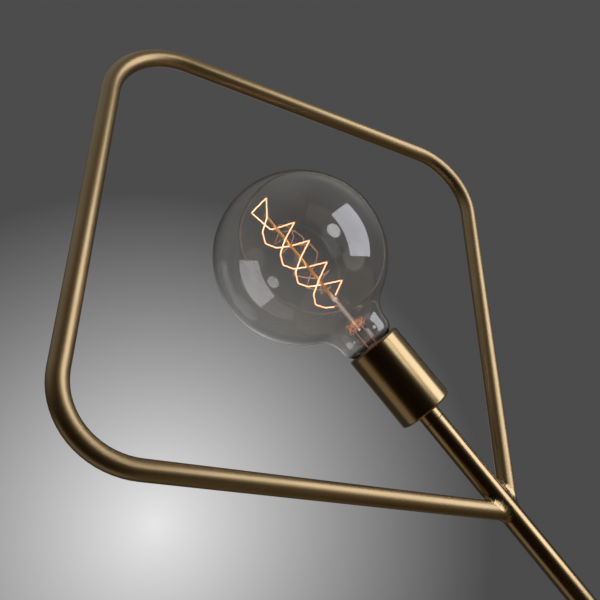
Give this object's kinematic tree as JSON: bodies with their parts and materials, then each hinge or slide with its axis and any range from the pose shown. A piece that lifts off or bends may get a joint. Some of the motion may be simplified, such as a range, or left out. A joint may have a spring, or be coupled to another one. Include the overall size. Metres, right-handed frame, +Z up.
{
  "type": "floor lamp",
  "caption": "Floor lamp with a round weighted base, a slim pole and a diamond of bent brass tube framing a plain cup lampholder with a clear globe bulb.",
  "frame": {"origin": "centre of the base on the floor, under the pole's axis", "axes": "+Z up along the pole, X across the diamond, +Y to the back, where the cable inlet is"},
  "size_m": [0.4118, 0.26, 1.5],
  "materials": {
    "antique_brass": "satin",
    "bare_brass": "satin",
    "raw_iron": "matte",
    "plated_steel": "satin",
    "black_rubber": "matte",
    "black_plastic": "satin",
    "pale_nylon": "satin",
    "white_ceramic": "satin",
    "lead_brown": "satin",
    "lead_blue": "satin",
    "lead_green": "satin",
    "clear_glass": "gloss",
    "nickel": "satin",
    "black_glass": "gloss",
    "filament": "satin",
    "copper": "satin"
  },
  "bodies": {
    "stand": {"base_pad": "black_rubber", "base_weight": "raw_iron", "base_cover": "antique_brass", "bottom_plate": "plated_steel", "plate_screws": "plated_steel", "foot_washer": "plated_steel", "foot_nut": "plated_steel", "foot_nipple": "plated_steel", "foot_bush": "plated_steel", "inlet_bush": "black_plastic", "cord_clamp": "pale_nylon", "clamp_screws": "plated_steel", "terminal_block": "pale_nylon", "terminal_screws": "plated_steel", "block_screw": "plated_steel", "pole_lower": "antique_brass", "lower_joint_bush": "plated_steel", "joint_nipple": "plated_steel", "upper_joint_bush": "plated_steel", "pole_upper": "antique_brass", "diamond_frame": "antique_brass", "weld_beads": "antique_brass", "head_bush": "plated_steel", "holder_nipple": "plated_steel", "cup_collar": "antique_brass", "socket_cup": "antique_brass", "holder_cap": "black_plastic", "holder_terminals": "bare_brass", "holder_screws": "plated_steel", "holder_core": "white_ceramic", "contact_rivets": "plated_steel", "centre_contact": "bare_brass", "thread_shell": "bare_brass", "holder_sleeve": "black_plastic", "live_lead": "lead_brown", "neutral_lead": "lead_blue", "earth_lead": "lead_green"},
    "bulb_tip": {"cap_contact": "nickel"},
    "bulb": {"bulb_glass": "clear_glass", "bulb_cap": "nickel", "cap_insulator": "black_glass", "bulb_stem": "clear_glass", "support_rod": "clear_glass", "support_wires": "plated_steel", "filament": "filament", "filament_leads": "nickel", "wire_ring": "copper"}
  },
  "joints": [
    {"name": "bulb_lift", "type": "slide", "parent": "stand", "child": "bulb_tip", "axis": [0, 0, 1], "range_m": [0, 0.0218]},
    {"name": "bulb_turn", "type": "hinge", "parent": "bulb_tip", "child": "bulb", "pos_m": [0, 0, 1.22199], "axis": [0, 0, 1], "range_deg": [0, 2160]}
  ],
  "couplings": [
    {"joint": "bulb_lift", "follows": "bulb_turn", "m_per_rad": 0.00057757}
  ]
}
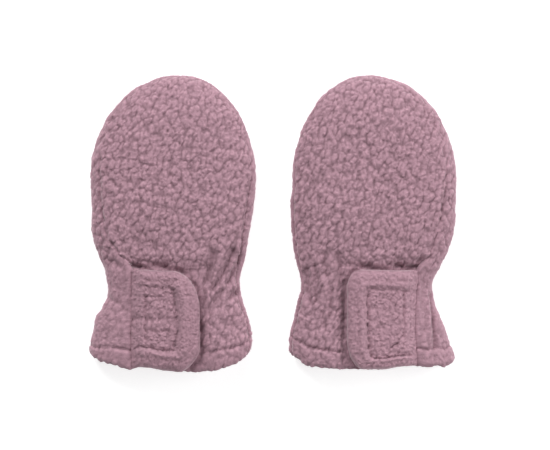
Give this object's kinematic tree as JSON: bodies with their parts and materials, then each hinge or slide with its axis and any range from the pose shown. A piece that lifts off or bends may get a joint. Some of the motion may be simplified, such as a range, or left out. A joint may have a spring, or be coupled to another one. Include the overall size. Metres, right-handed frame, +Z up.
{
  "type": "pair of baby mittens",
  "caption": "Pair of thumbless baby mittens in curly wool fleece, with gathered wrists and wide closing flaps across the cuffs, laid flat side by side.",
  "frame": {"origin": "middle of the pair's underside, on the surface it lies on", "axes": "+X across the pair, to the right in the picture; +Y along the mittens, to the fingertips; +Z up out of the surface, towards the flaps"},
  "size_m": [0.1973, 0.1592, 0.0188],
  "materials": {
    "curly_wool": "curly pile wool fleece, matte",
    "flap_wool": "pressed wool fleece with short pile, matte",
    "hook_tape": "woven hook tape, matte"
  },
  "bodies": {
    "root": {"left_back_panel": "curly_wool", "left_front_panel": "curly_wool", "left_closing_flap": "flap_wool", "left_hook_patch": "hook_tape", "right_back_panel": "curly_wool", "right_front_panel": "curly_wool", "right_closing_flap": "flap_wool", "right_hook_patch": "hook_tape"}
  },
  "joints": []
}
◇ ◇ ◇
▸ WHAT THIS TASK INVOLVES
From the records above, extract every entry exactly as given.

▸ EXERCISE ANSWER
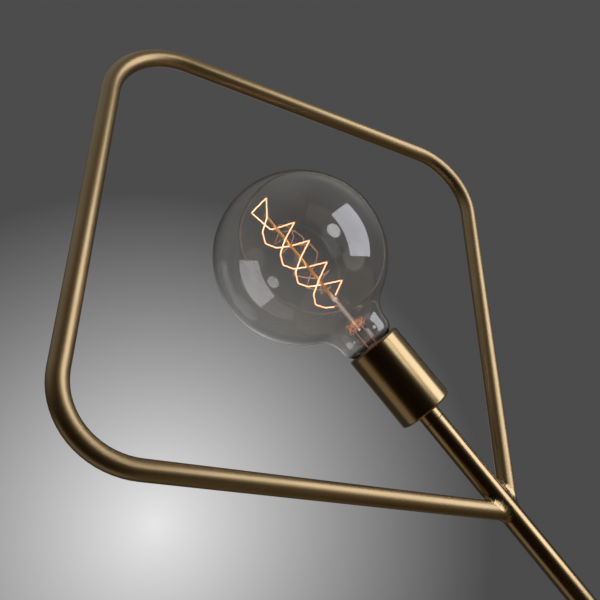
Give this object's kinematic tree as JSON: bodies with their parts and materials, then each hinge or slide with its axis and any range from the pose shown. A piece that lifts off or bends may get a joint. Some of the motion may be simplified, such as a range, or left out. A joint may have a spring, or be coupled to another one. Include the overall size. Metres, right-handed frame, +Z up.
{
  "type": "floor lamp",
  "caption": "Floor lamp with a round weighted base, a slim pole and a diamond of bent brass tube framing a plain cup lampholder with a clear globe bulb.",
  "frame": {"origin": "centre of the base on the floor, under the pole's axis", "axes": "+Z up along the pole, X across the diamond, +Y to the back, where the cable inlet is"},
  "size_m": [0.4118, 0.26, 1.5],
  "materials": {
    "antique_brass": "satin",
    "bare_brass": "satin",
    "raw_iron": "matte",
    "plated_steel": "satin",
    "black_rubber": "matte",
    "black_plastic": "satin",
    "pale_nylon": "satin",
    "white_ceramic": "satin",
    "lead_brown": "satin",
    "lead_blue": "satin",
    "lead_green": "satin",
    "clear_glass": "gloss",
    "nickel": "satin",
    "black_glass": "gloss",
    "filament": "satin",
    "copper": "satin"
  },
  "bodies": {
    "stand": {"base_pad": "black_rubber", "base_weight": "raw_iron", "base_cover": "antique_brass", "bottom_plate": "plated_steel", "plate_screws": "plated_steel", "foot_washer": "plated_steel", "foot_nut": "plated_steel", "foot_nipple": "plated_steel", "foot_bush": "plated_steel", "inlet_bush": "black_plastic", "cord_clamp": "pale_nylon", "clamp_screws": "plated_steel", "terminal_block": "pale_nylon", "terminal_screws": "plated_steel", "block_screw": "plated_steel", "pole_lower": "antique_brass", "lower_joint_bush": "plated_steel", "joint_nipple": "plated_steel", "upper_joint_bush": "plated_steel", "pole_upper": "antique_brass", "diamond_frame": "antique_brass", "weld_beads": "antique_brass", "head_bush": "plated_steel", "holder_nipple": "plated_steel", "cup_collar": "antique_brass", "socket_cup": "antique_brass", "holder_cap": "black_plastic", "holder_terminals": "bare_brass", "holder_screws": "plated_steel", "holder_core": "white_ceramic", "contact_rivets": "plated_steel", "centre_contact": "bare_brass", "thread_shell": "bare_brass", "holder_sleeve": "black_plastic", "live_lead": "lead_brown", "neutral_lead": "lead_blue", "earth_lead": "lead_green"},
    "bulb_tip": {"cap_contact": "nickel"},
    "bulb": {"bulb_glass": "clear_glass", "bulb_cap": "nickel", "cap_insulator": "black_glass", "bulb_stem": "clear_glass", "support_rod": "clear_glass", "support_wires": "plated_steel", "filament": "filament", "filament_leads": "nickel", "wire_ring": "copper"}
  },
  "joints": [
    {"name": "bulb_lift", "type": "slide", "parent": "stand", "child": "bulb_tip", "axis": [0, 0, 1], "range_m": [0, 0.0218]},
    {"name": "bulb_turn", "type": "hinge", "parent": "bulb_tip", "child": "bulb", "pos_m": [0, 0, 1.22199], "axis": [0, 0, 1], "range_deg": [0, 2160]}
  ],
  "couplings": [
    {"joint": "bulb_lift", "follows": "bulb_turn", "m_per_rad": 0.00057757}
  ]
}
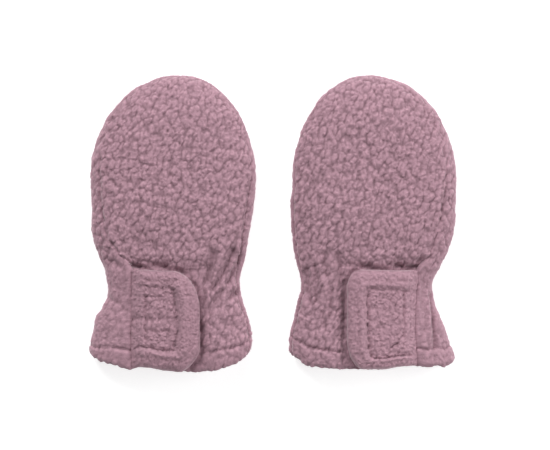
Give this object's kinematic tree as JSON: bodies with their parts and materials, then each hinge or slide with its axis and any range from the pose shown. A piece that lifts off or bends may get a joint. Some of the motion may be simplified, such as a range, or left out. A joint may have a spring, or be coupled to another one. Include the overall size. Metres, right-handed frame, +Z up.
{
  "type": "pair of baby mittens",
  "caption": "Pair of thumbless baby mittens in curly wool fleece, with gathered wrists and wide closing flaps across the cuffs, laid flat side by side.",
  "frame": {"origin": "middle of the pair's underside, on the surface it lies on", "axes": "+X across the pair, to the right in the picture; +Y along the mittens, to the fingertips; +Z up out of the surface, towards the flaps"},
  "size_m": [0.1973, 0.1592, 0.0188],
  "materials": {
    "curly_wool": "curly pile wool fleece, matte",
    "flap_wool": "pressed wool fleece with short pile, matte",
    "hook_tape": "woven hook tape, matte"
  },
  "bodies": {
    "root": {"left_back_panel": "curly_wool", "left_front_panel": "curly_wool", "left_closing_flap": "flap_wool", "left_hook_patch": "hook_tape", "right_back_panel": "curly_wool", "right_front_panel": "curly_wool", "right_closing_flap": "flap_wool", "right_hook_patch": "hook_tape"}
  },
  "joints": []
}